Construct from hyper-parameter set, and either cit-specific quantile estimate or bootstrap block-count for generic quantile estimation.

Parameters:
  • hyperparams (IProvideHyperparamsForBinomial) – Hyper-parameter set to use.

  • cit_analytic_quantile_estimate (IProvideAnalyticQuantilesForCIT | None, optional) – Cit-specific quantile estimate (if available), defaults to None

  • bootstrap_block_count (int, optional) – Block-count for bootstrap of quantile (if no cit-specific quantile was provided), defaults to 5000

get_quantile(data: BlockView, cit_result: Result, beta: float) float

Obtain a quantile for the given dataset.

Parameters:
  • data (BlockView) – Data-blocks associated to current test.

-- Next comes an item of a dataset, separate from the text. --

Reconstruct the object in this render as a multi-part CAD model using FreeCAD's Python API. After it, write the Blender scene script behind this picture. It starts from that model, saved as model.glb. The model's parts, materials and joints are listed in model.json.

  • cit_result (ITestCI.Result) – The CIT result for the data (currently always run previously anyway).

  • beta (float) – Target probabilty to get a quantile (lower bound) for.

Returns:

The estimated quantile lower bound.

Return type:

float

is_homogeneous(data: CIT_DataPatterned) bool

Implements functionality of interface ITestHomogeneity.

Test if the data supplied by the query is homogenous.

Parameters:

data (CIT_DataPatterned) – The data to inspect.

Returns:

The truth-value indicating if the data-set was accepted as homogenous.

Return type:

bool